As you look at the current A's lineup, you see a middle of the order that is, at best, "ok" and a bottom of the order that is offensively poor (in both senses of the phrase). The A's, however, do put a good defensive team on the field overall. The problem is that mostly the same guys who hit also play defense, and if you're Mark Ellis, Cliff Pennington, Kurt Suzuki, or Kevin Kouzmanoff, most of your value comes from your defense. So the current A's have put together a team of mostly excellent defensive players, flanked by two decent hitters who don't help you defensively: Josh Willingham and Hideki Matsui.

The problem is that you can't afford to have "defense only" players flanked by "defense only" players, because then you get what the A's have: A team that can field but can't hit. Yet you can't afford to just replace these guys with poor defenders who are better hitters, because then you get a team that can hit but can't field -- and if that sounds appealing right now, ask Marlins fans about infield defense or Twins fans about OF defense.

What you need is a really good hitter who can afford you the luxury of putting a couple "defense only" guys at key defensive positions -- but who doesn't hurt you defensively himself. There are two kinds of players who fit that description: Stars (like Albert Pujols, Robinson Cano, Carl Crawford, etc.), who cost a fortune, and DHs. The beauty of a good enough DH is that he can help afford you the luxury of an Ellis, or a Pennington.

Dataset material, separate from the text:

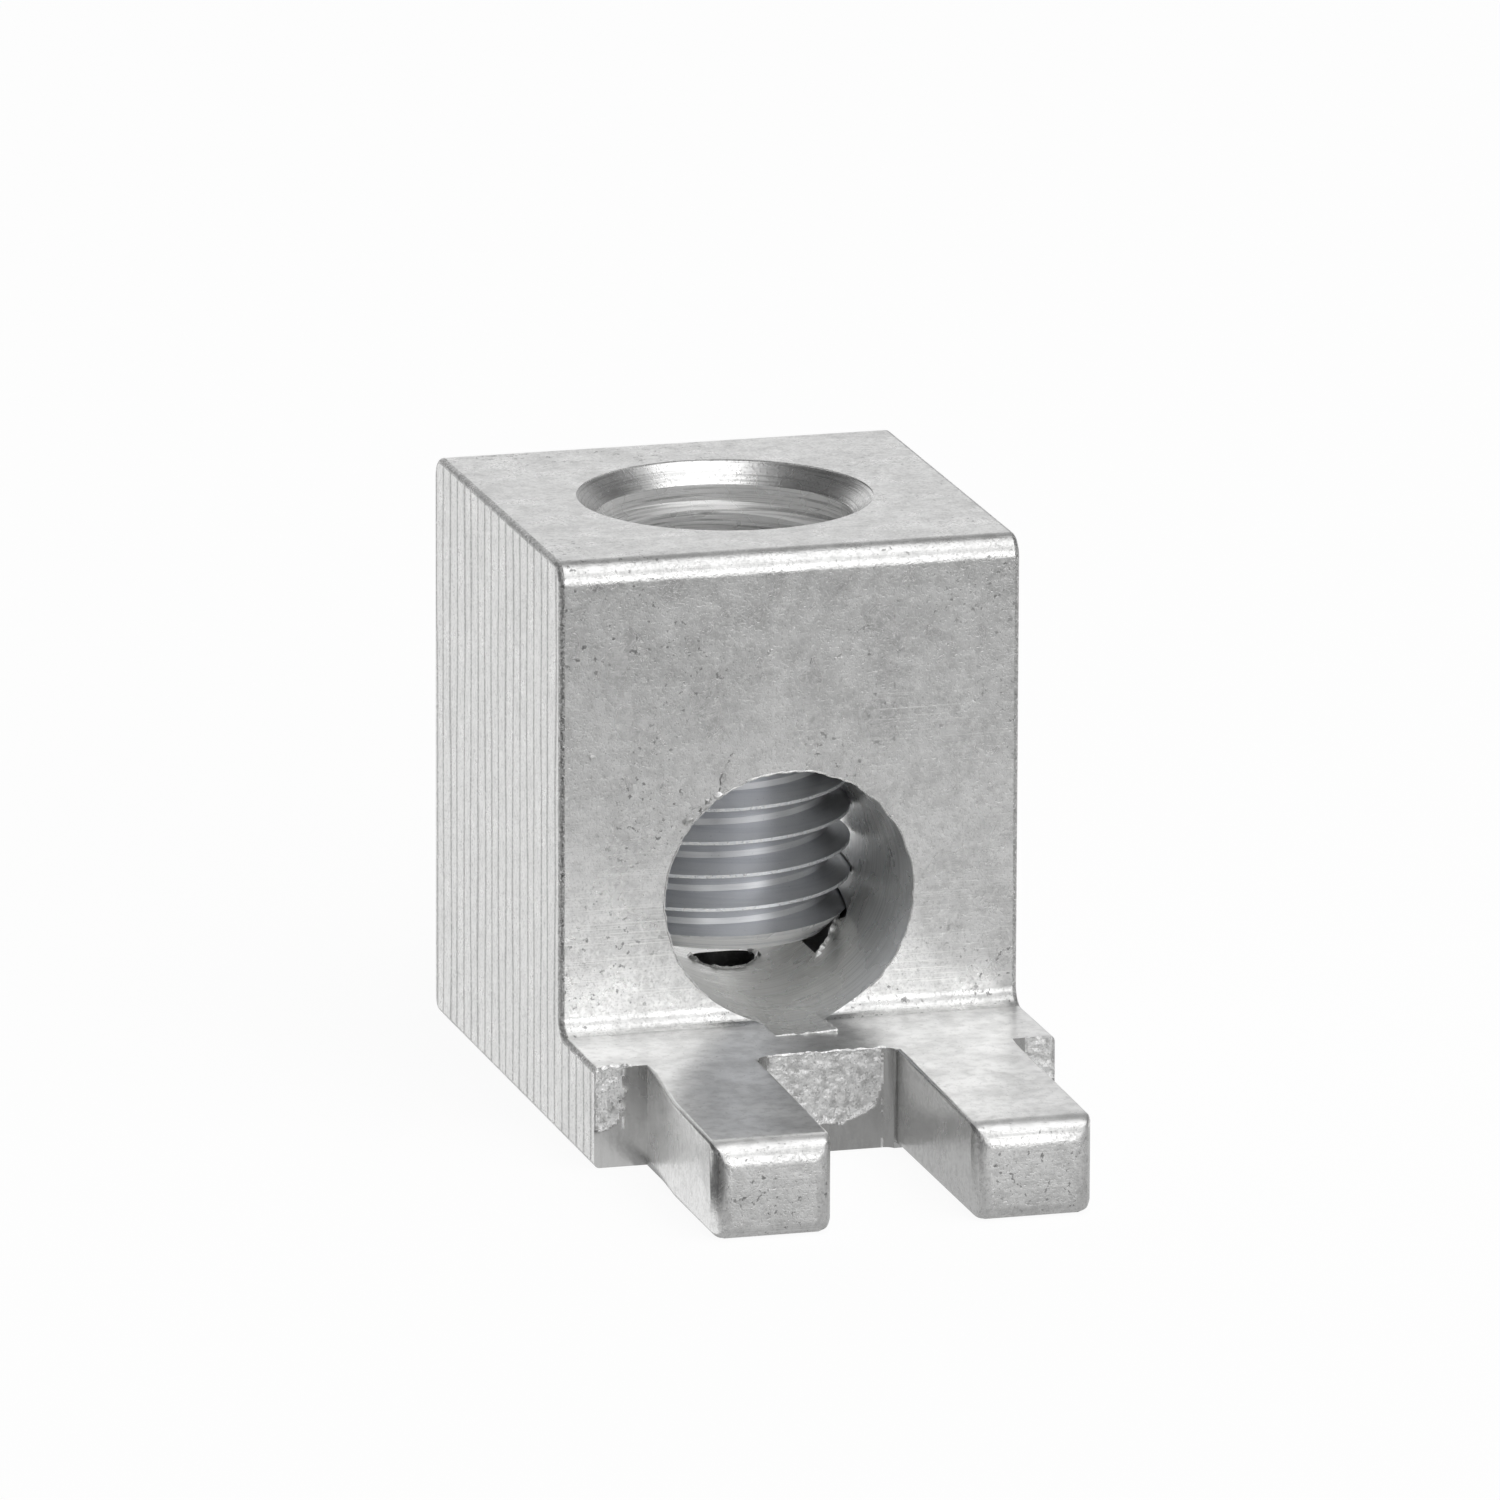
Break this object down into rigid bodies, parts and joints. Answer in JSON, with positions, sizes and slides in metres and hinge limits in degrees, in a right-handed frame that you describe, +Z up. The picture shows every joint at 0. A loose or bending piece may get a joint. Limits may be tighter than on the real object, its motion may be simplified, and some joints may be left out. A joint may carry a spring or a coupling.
{
  "type": "mechanical lug",
  "caption": "L-shaped aluminium wire lug: a round wire bore through the block, a set screw from the top to clamp the wire, and a flat foot that ends in punched prongs.",
  "frame": {"origin": "the point of the base face that lies under the set screw's axis", "axes": "+Z up along the set screw's axis, -Y along the foot towards the prong tips, +X along the sawn length of the extrusion"},
  "size_m": [0.0146, 0.0277, 0.0179],
  "materials": {
    "extruded_aluminium": "bare mill finish on the extruded faces, sawn sides, drilled and punched edges",
    "plated_steel": "bright bluish plating on a rolled thread"
  },
  "bodies": {
    "lug": {"lug_body": "extruded_aluminium"},
    "screw": {"set_screw": "plated_steel"}
  },
  "joints": [
    {"name": "screw_travel", "type": "slide", "parent": "lug", "child": "screw", "axis": [0, 0, 1], "range_m": [0, 0.00741]}
  ]
}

I know the A's are legitimately high on Carter's potential as a hitter, and I am too. I see him as potentially a legitimate "masher," while I also see him as an inadequate defensive player. As one of the few "40-HR potential" guys the A's have had in a long time, but one who also has good plate discipline, Carter's ceiling as a hitter (and remember a ceiling isn't a "likely projection," it's a best case scenario) is to be similar to Ryan Howard or Prince Fielder. Other apt comparisons might be to David Ortiz and Travis Hafner, circa 2003-04: Basically someone who should be DHing, who at the plate can give you a .250/.350/.550 line, with 35-40 HRs to help you forget about his 100+ Ks. Carter may or may not reach that level as a hitter, but even if he doesn't he might come close.

He just won't help you in the field -- or rather, he WILL help you in the field if he allows you to put a good hitting lineup out there even when you include a couple light-hitting defensive whizzes.

I want you to close your eyes (ok that was a bad idea, now you're not them again and just do some visualizing) and imagine Ryan Howard, or Prince Fielder, or the in-their-prime versions of David Ortiz or Travis Hafner, as part of this lineup right now. For simplicity, I'll use Howard to represent that type of hitter:

Crisp - CF
Barton - 1B
Willingham - LF
Howard - DH
DeJesus/Jackson/Sweeney - RF
Suzuki - C
Kouzmanoff/LaRoche - 3B
Ellis - 2B
Pennington - SS

It's already starting to look a lot better, because the upgrade from Matsui to a true masher has made the lineup a lot more potent while keeping it just as strong defensively. Right now, the A's can't really afford Ellis' bat, or Kouzmanoff's bat, or Pennington's bat, because there's too many of them and not enough oomph around them.

So if Carter can develop into what Ortiz and Hafner became to their teams, for the 2012-17 A's, they will better be able to afford to put an Ellis (though it won't be Ellis himself) or Pennington in the lineup and keep the defense strong while still generating enough offense overall.

DH is the only position where you can do that, which is why I believe a really good DH is valuable, and I'm excited about the possibility that the A's could have one, one who is affordable and under contract control, arriving on the scene in the near future.